--- Start ---

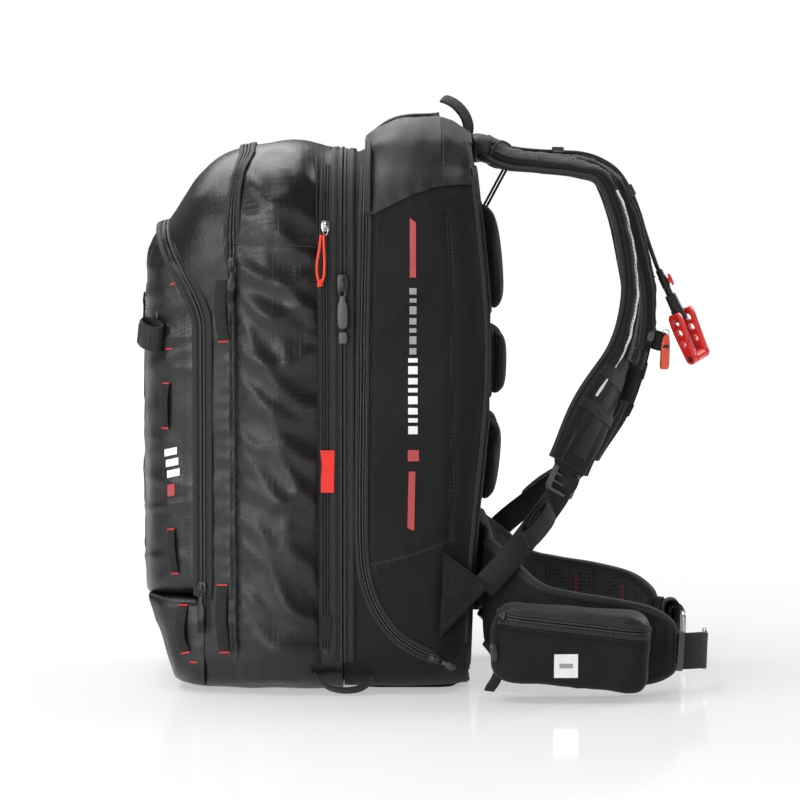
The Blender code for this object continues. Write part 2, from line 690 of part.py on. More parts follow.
def make_pouch():
    rings = [
        pouch_outline(y, grow)
        for y, grow in ((-0.1692, 0.985), (-0.180, 1.0), (-0.198, 0.99), (-0.207, 0.93), (-0.2115, 0.82))
    ]
    bm = bmesh.new()
    rows = [[bm.verts.new(point) for point in points] for points in rings]
    count = len(rows[0])
    for a, b in zip(rows, rows[1:]):
        for k in range(count):
            m = (k + 1) % count
            bm.faces.new((a[k], b[k], b[m], a[m]))
    bmesh.ops.poke(bm, faces=[bm.faces.new(rows[-1])])
    bmesh.ops.recalc_face_normals(bm, faces=bm.faces)
    made = add_mesh("hip_pouch", bm, COATED)
    shell = made.modifiers.new("thickness", "SOLIDIFY")
    shell.thickness = FABRIC
    shell.offset = -1


# ---------------------------------------------------------------- trigger
def trigger_frame():
    """Hub frame: X is the way the wings swing, Y the rivet, Z back up the cable."""
    up = -TRIGGER_PULL
    rivet = (RIVET_DIRECTION - RIVET_DIRECTION.dot(up) * up).normalized()
    swing = rivet.cross(up)
    place = Matrix.Translation(TRIGGER_HUB)
    for column, axis in enumerate((swing, rivet, up)):
        place.col[column].xyz = axis
    return place


def wing_outline():
    """Side view of a folded wing: round at the rivet, widening and slightly bowed to its tip."""
    steps = 6
    bow = 0.003

    def edge(side, share):
        half = mix(WING_HALF, WING_HALF * 1.12, share)
        return (bow * share * share + side * half, WING_LENGTH * share)

    base = [
        (WING_HALF * cos(pi + pi * k / 6), WING_HALF * sin(pi + pi * k / 6)) for k in range(1, 6)
    ]
    right = [edge(1, k / steps) for k in range(steps + 1)]
    left = [edge(-1, k / steps) for k in range(steps, -1, -1)]
    return base + right + left


def make_trigger(left_frames):
    place = trigger_frame()
    holes = [circle(0, 0, 0.0027), circle(0.0010, 0.0290, 0.0032), circle(0.0018, 0.0395, 0.0032)]
    for name, centre in (("handle_wing_near", -1), ("handle_wing_far", 1)):
        middle = centre * (WING_IN + WING_THICK / 2)
        lay = Matrix(((1, 0, 0, 0), (0, 0, -1, middle), (0, 1, 0, 0), (0, 0, 0, 1)))
        plate(name, [wing_outline()] + holes, WING_THICK, RED, place @ lay)
    across = place @ Matrix.Rotation(-pi / 2, 4, "X")
    turned("handle_rivet", rod_profile(0.0022, -0.0158, 0.0158), STEEL, across, steps=12)
    hub = tube_profile(0.0062, 0.0026, -0.0072, 0.0072)
    turned("handle_hub", hub, RED, across, closed=True, steps=16)
    turned("pull_wire", rod_profile(0.0012, 0.0068, 0.0985), STEEL, place, steps=8)
    guide = [
        (0.0038, 0.0980), (0.0038, 0.0905), (0.0043, 0.0900), (0.0043, 0.0780), (0.0038, 0.0775),
        (0.0038, 0.0700), (0.0060, 0.0690), (0.0064, 0.0530), (0.0070, 0.0520),
        (0.0070, 0.0400), (0.0020, 0.0400), (0.0020, 0.0980),
    ]
    turned("cable_guide", guide, PLASTIC, place, steps=12, closed=True)
    button = place @ Matrix.Translation((0.0, 0.0, 0.0840)) @ Matrix.Rotation(radians(-48), 4, "Z")
    outward = button @ Matrix.Rotation(radians(-90), 4, "X")
    turned("lock_button", rod_profile(0.0042, 0.0058, 0.0088), RED, outward, steps=12)

    inner_path = [
        BOTTLE + Vector((0.0, 0.0, 0.3000)), BOTTLE + Vector((0.004, -0.001, 0.318)), (0.030, 0.066, 0.345),
        (0.040, 0.058, 0.400), (0.042, 0.050, 0.460), (0.041, 0.046, 0.505), (0.048, 0.0445, 0.5325),
        (0.0600, 0.0445, 0.5390), (0.0702, 0.0448, 0.5450),
    ]
    cable("trigger_cable_inner", curve_through(inner_path, 3), 0.0022, PLASTIC)
    outer = []
    for k, (point, _, normal) in enumerate(left_frames):
        if point.z < 0.430:
            break
        share = k / (len(left_frames) - 1)
        outer.append(point + normal * (strap_half_thick(share) + 0.0030))
    guide_top = place @ Vector((0, 0, 0.0990))
    outer.append(guide_top - TRIGGER_PULL * 0.006)
    outer.append(guide_top)
    cable("trigger_cable_strap", curve_through(outer, 2), 0.0022, PLASTIC)


def make_whistle():
    top = Vector((0.2685, 0.066, 0.3440))
    body = [
        (0.0, 0.0), (0.0036, -0.002), (0.0040, -0.006), (0.0040, -0.034), (0.0025, -0.036),
        (0.0, -0.036),
    ]
    turned("whistle", body, CORD, Matrix.Translation(top), steps=10)


# ---------------------------------------------------------------- zip sliders and pulls
def make_sliders():
    side_y = -0.1570
    slider_face = side_y - 0.0045
    box("full_zip_slider", (-0.070, slider_face, 0.398), (-0.058, side_y, 0.412), PLASTIC, 0.001, 1)
    pull_low = (-0.069, slider_face - 0.0035, 0.356)
    box("full_zip_pull", pull_low, (-0.059, slider_face - 0.0007, 0.3975), PLASTIC, 0.001, 1)
    box("side_zip_slider", (-0.0885, -0.1640, 0.4530), (-0.0785, -0.1595, 0.4660), PLASTIC, 0.001, 1)
    loop = [
        (-0.0850, -0.1650, 0.4520), (-0.0862, -0.1652, 0.440), (-0.0888, -0.1652, 0.424),
        (-0.0885, -0.1652, 0.412), (-0.0858, -0.1652, 0.4050), (-0.0825, -0.1652, 0.410),
        (-0.0815, -0.1652, 0.424), (-0.0820, -0.1652, 0.440), (-0.0822, -0.1650, 0.4520),
    ]
    cable("side_zip_cord", curve_through(loop, 4), 0.0012, CORD)
    box("tool_zip_slider", (-0.2045, -0.1505, 0.100), (-0.1945, -0.1465, 0.113), PLASTIC, 0.001, 1)
    box("pouch_zip_slider", (0.0840, -0.2150, 0.0790), (0.0970, -0.2120, 0.0880), PLASTIC, 0.0008, 1)
    box("d_zip_slider", (0.0200, -0.1620, 0.0480), (0.0330, -0.1580, 0.0570), PLASTIC, 0.001, 1)


def make_pivots():
    """An empty on each joint's axis, holding the parts that turn or slide with it."""
    for joint, (point, parts) in PIVOTS.items():
        pivot = bpy.data.objects.new(joint + "_pivot", None)
        pivot.location = point
        pivot.empty_display_size = 0.02
        collection_named(COLLECTION).objects.link(pivot)
        for name in parts:
            piece = bpy.data.objects[name]
            piece.parent = pivot
            piece.matrix_parent_inverse = Matrix.Translation(-Vector(point))


def main():
    clear_scene()
    make_front_bag()
    make_zip_tape()
    make_ski_loops()
    make_tool_pocket()
    make_airbag_half()
    make_hood()
    make_back()
    make_airbag_system()
    for hand, sign, points in (("right", -1, RIGHT_STRAP), ("left", 1, LEFT_STRAP)):
        make_shoulder_strap(hand, sign, points)
        make_sternum_slider(hand, sign, points)
    make_hip_belt()
    make_pouch()
    make_trigger(strap_frames(LEFT_STRAP, 1))
    make_whistle()
    make_sliders()
    make_pivots()


main()
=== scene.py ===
"""Looks of the avalanche airbag backpack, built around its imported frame. Metres, +Z up, +X towards
the wearer, +Y to the wearer's left; the camera looks at the wearer's right side."""

import json
import math
from math import cos, pi, radians, sin

import bmesh
import bpy
import numpy as np
from mathutils import Matrix, Vector, noise
from mathutils.bvhtree import BVHTree

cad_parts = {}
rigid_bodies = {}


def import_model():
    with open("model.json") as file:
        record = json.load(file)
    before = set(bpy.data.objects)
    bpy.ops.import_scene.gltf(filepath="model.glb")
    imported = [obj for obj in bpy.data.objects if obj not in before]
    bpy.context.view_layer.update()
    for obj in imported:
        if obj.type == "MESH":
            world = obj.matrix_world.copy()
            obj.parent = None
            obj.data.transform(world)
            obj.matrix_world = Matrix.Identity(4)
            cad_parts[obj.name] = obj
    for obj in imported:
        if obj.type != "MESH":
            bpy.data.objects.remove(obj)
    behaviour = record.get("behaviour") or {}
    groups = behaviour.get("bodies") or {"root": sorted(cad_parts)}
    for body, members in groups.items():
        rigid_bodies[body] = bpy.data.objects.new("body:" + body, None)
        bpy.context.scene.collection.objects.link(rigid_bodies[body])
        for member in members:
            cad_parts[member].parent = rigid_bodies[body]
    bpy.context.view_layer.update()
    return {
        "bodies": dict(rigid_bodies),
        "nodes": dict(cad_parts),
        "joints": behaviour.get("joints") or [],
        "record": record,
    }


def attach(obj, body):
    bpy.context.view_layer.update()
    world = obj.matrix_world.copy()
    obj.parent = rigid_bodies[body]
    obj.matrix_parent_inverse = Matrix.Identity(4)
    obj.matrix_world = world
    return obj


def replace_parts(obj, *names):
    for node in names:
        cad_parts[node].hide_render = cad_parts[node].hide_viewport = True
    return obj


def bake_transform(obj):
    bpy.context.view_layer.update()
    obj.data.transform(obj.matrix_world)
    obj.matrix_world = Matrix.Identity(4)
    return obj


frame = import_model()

ZIP_X = -0.064  # plane of the full-length zip
UP = Vector((0, 0, 1))
OUTSIDE = 0.6  # a ray towards the bag starts this far from its middle plane
SIDES = (("right", -1), ("left", 1))  # the wearer's sides, with the sign of their y


# ---------------------------------------------------------------- camera, light and floor
def make_stage():
    """Camera, white floor, world light and lamps, matched to the photograph."""
    camera_data = bpy.data.cameras.new("camera")
    camera_data.lens = 158.8
    camera_data.sensor_width = 36
    camera_data.clip_end = 30
    camera = bpy.data.objects.new("camera", camera_data)
    camera.location = (-0.008, -3.6, 0.515)
    camera.rotation_euler = (radians(90 - 3.73), 0, 0)
    bpy.context.scene.collection.objects.link(camera)
    bpy.context.scene.camera = camera

    floor_mesh = bpy.data.meshes.new("floor")
    reach = 9.0
    floor_mesh.from_pydata(
        [(-reach, -reach, 0), (reach, -reach, 0), (reach, reach, 0), (-reach, reach, 0)],
        [], [(0, 1, 2, 3)])
    floor = bpy.data.objects.new("floor", floor_mesh)
    floor.location.z = -0.0006
    bpy.context.scene.collection.objects.link(floor)
    shade = Shade("floor_white")
    far = shade.node("ShaderNodeVectorMath", (shade.place(),), operation="LENGTH")
    near, beyond = 0.35, 1.7  # the floor fades to white between these distances
    glow, pale = (
        shade.node("ShaderNodeMapRange", (far.outputs[1], near, beyond, *values),
                   interpolation_type="SMOOTHSTEP")
        for values in ((0.40, 1.0), (0.58, 0.0)))
    shade.set("Base Color", shade.node("ShaderNodeCombineColor", [pale.outputs[0]] * 3).outputs[0])
    shade.set("Emission Color", (1, 1, 1, 1)).set("Emission Strength", glow.outputs[0])
    shade.set("Roughness", 0.10).set("Specular IOR Level", 0.5)
    floor_mesh.materials.append(shade.material)

    world = bpy.data.worlds.new("studio")
    world.use_nodes = True
    tree = world.node_tree
    sky = tree.nodes["Background"]
    sky.inputs[0].default_value = (1, 1, 1, 1)
    seen = tree.nodes.new("ShaderNodeLightPath")
    bright = tree.nodes.new("ShaderNodeMapRange")
    bright.inputs[3].default_value, bright.inputs[4].default_value = 0.20, 1.0
    tree.links.new(seen.outputs["Is Camera Ray"], bright.inputs[0])
    tree.links.new(bright.outputs[0], sky.inputs[1])
    bpy.context.scene.world = world
    bpy.context.scene.view_settings.view_transform = "Standard"
    lamps = (
        ("key", (-0.9, -0.5, 2.4), (-0.08, 0, 0.25), 1.5, 40),
        ("edge", (-2.0, -1.5, 0.9), (-0.1, -0.1, 0.28), 0.7, 15),
        ("front", (-1.15, -2.9, 0.85), (-0.1, 0, 0.28), 1.0, 40),
        ("crown", (-0.6, 0.9, 2.1), (-0.1, 0, 0.50), 1.9, 46),
        ("back", (2.2, 1.2, 1.8), (0.1, 0, 0.2), 1.6, 40),
    )
    for name, place, aim, size, power in lamps:
        lamp_data = bpy.data.lights.new(name, "AREA")
        lamp_data.size = size
        lamp_data.energy = power
        lamp = bpy.data.objects.new(name, lamp_data)
        lamp.location = place
        lamp.rotation_euler = (Vector(aim) - Vector(place)).to_track_quat("-Z", "Y").to_euler()
        bpy.context.scene.collection.objects.link(lamp)


# ---------------------------------------------------------------- materials
def tint(colour, share):
    """A colour made darker or lighter."""
    return tuple(c * share for c in colour)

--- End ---

__WORK TO BE COMPLETED__. Exactly and exclusively, reproduce the lines that start at the line containing "make_airbag_system()" and end at the line containing "for body, members", inclusive of both.

__RESULT OF THE EXERCISE__.
    make_airbag_system()
    for hand, sign, points in (("right", -1, RIGHT_STRAP), ("left", 1, LEFT_STRAP)):
        make_shoulder_strap(hand, sign, points)
        make_sternum_slider(hand, sign, points)
    make_hip_belt()
    make_pouch()
    make_trigger(strap_frames(LEFT_STRAP, 1))
    make_whistle()
    make_sliders()
    make_pivots()


main()
=== scene.py ===
"""Looks of the avalanche airbag backpack, built around its imported frame. Metres, +Z up, +X towards
the wearer, +Y to the wearer's left; the camera looks at the wearer's right side."""

import json
import math
from math import cos, pi, radians, sin

import bmesh
import bpy
import numpy as np
from mathutils import Matrix, Vector, noise
from mathutils.bvhtree import BVHTree

cad_parts = {}
rigid_bodies = {}


def import_model():
    with open("model.json") as file:
        record = json.load(file)
    before = set(bpy.data.objects)
    bpy.ops.import_scene.gltf(filepath="model.glb")
    imported = [obj for obj in bpy.data.objects if obj not in before]
    bpy.context.view_layer.update()
    for obj in imported:
        if obj.type == "MESH":
            world = obj.matrix_world.copy()
            obj.parent = None
            obj.data.transform(world)
            obj.matrix_world = Matrix.Identity(4)
            cad_parts[obj.name] = obj
    for obj in imported:
        if obj.type != "MESH":
            bpy.data.objects.remove(obj)
    behaviour = record.get("behaviour") or {}
    groups = behaviour.get("bodies") or {"root": sorted(cad_parts)}
    for body, members in groups.items():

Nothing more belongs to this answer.